According to FBI statistics black people are about 4 times as likely to commit a homicide (they provide public data by race and gender, but not both). 3 times as likely for general weapons charges.
I'm not sure I'm convinced that these data provide evidence of systematic racism. Context matters and this is totally out of context. If a group commits more crimes involving weapons, one would expect more armed conflicts with law enforcement, which in turn leads to more police killings.
Also worth pointing out that 100 deaths per 100000 is 0.1%. And internal studies published by various police jurisdictions generally show that 98-99% of all police killings are rapidly dismissed as fully validated (IE the victim posed an immediate threat to the officers and/or 3rd-party civilians). So the remaining 1-2% of questionable killings (the majority of which are also eventually dismissed) represent a .001-.002% cod based on the results of this study.

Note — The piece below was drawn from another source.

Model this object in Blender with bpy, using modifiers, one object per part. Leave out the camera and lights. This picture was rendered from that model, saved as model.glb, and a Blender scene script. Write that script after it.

The huge caveat here is that internal review is generally based on decisions made during a very brief portion of an interaction - what I cited above, the victim presents a credible threat and the officers neutralize the threat. This is almost always written off as justified unless the officer went out of his way to escalate the situation, if not then. The problem is that very few police in this country are trained at all in de-escalation. There's really no way to quantitatively estimate how many of those shootings could be avoided if the officers had better training in never getting to the credible threat stage. Certainly some of the victims are so desperate that it really isn't avoidable. But I have to think a lot of them aren't. If, for starters, black men didn't feel they were in immediate physical danger from the police, it would be far less tempting for them to threaten physical danger themselves. Which comes back to my original point. Spreading what is, in essence, a near-complete myth - that unjustified killings of black men by police officers comprise a significant cause of death and police should therefore be considered morally threatening - in fact only enhances the possibility of interactions with police becoming violent. Which brings me back to my original statement - BLM is fundamentally stupid and self-defeating.
I will say that I have heard some leadership talking about police training in conflict resolution and mediation being a priority. It just doesn't seem to have filtered down to the average protester.